▸ **Aim of the exercise**
Copy out every line containing the word "nodes".

## Start Source excerpt

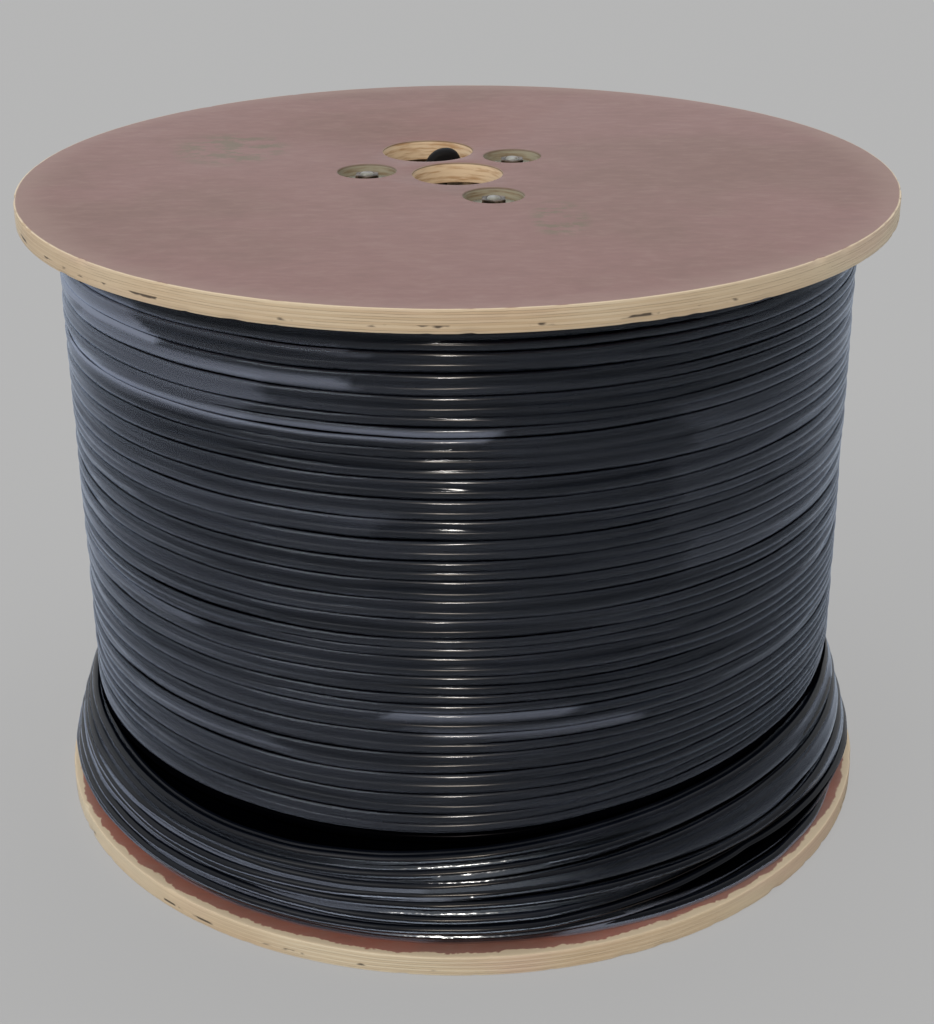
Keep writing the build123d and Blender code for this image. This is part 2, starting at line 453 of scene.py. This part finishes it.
def turnedWall(bm, place, steps, path):
    # A circle extruded from one radius and height to the next; gives its first and last edges
    radius, height = path[0]
    made = bmesh.ops.create_circle(bm, cap_ends=False, segments=steps, radius=radius,
                                   matrix=Matrix.Translation((*place, height)))
    first = loop = list(dict.fromkeys(edge for vert in made["verts"] for edge in vert.link_edges))
    for wider, further in path[1:]:
        grown = bmesh.ops.extrude_edge_only(bm, edges=loop)["geom"]
        loop = [item for item in grown if isinstance(item, bmesh.types.BMEdge)]
        verts = [item for item in grown if isinstance(item, bmesh.types.BMVert)]
        for vert in verts:
            vert.co.x = place[0] + (vert.co.x - place[0]) * wider / radius
            vert.co.y = place[1] + (vert.co.y - place[1]) * wider / radius
            vert.co.z = further
        radius = wider
    return first, loop


def finishPiece(name, bm, materials, nodes=(), sharp=80):
    # Sharp is the angle in degrees from which an edge isn't smoothed
    bmesh.ops.recalc_face_normals(bm, faces=bm.faces)
    mesh = bpy.data.meshes.new(name)
    bm.to_mesh(mesh)
    bm.free()
    mesh.shade_smooth()
    mesh.set_sharp_from_angle(angle=math.radians(sharp))
    for material in materials:
        mesh.materials.append(material)
    piece = bpy.data.objects.new(name, mesh)
    bpy.context.scene.collection.objects.link(piece)
    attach(piece, "root")
    if nodes:
        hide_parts(*nodes)
    return piece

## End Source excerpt

▸ **Complete answer**
def finishPiece(name, bm, materials, nodes=(), sharp=80):
    if nodes:
        hide_parts(*nodes)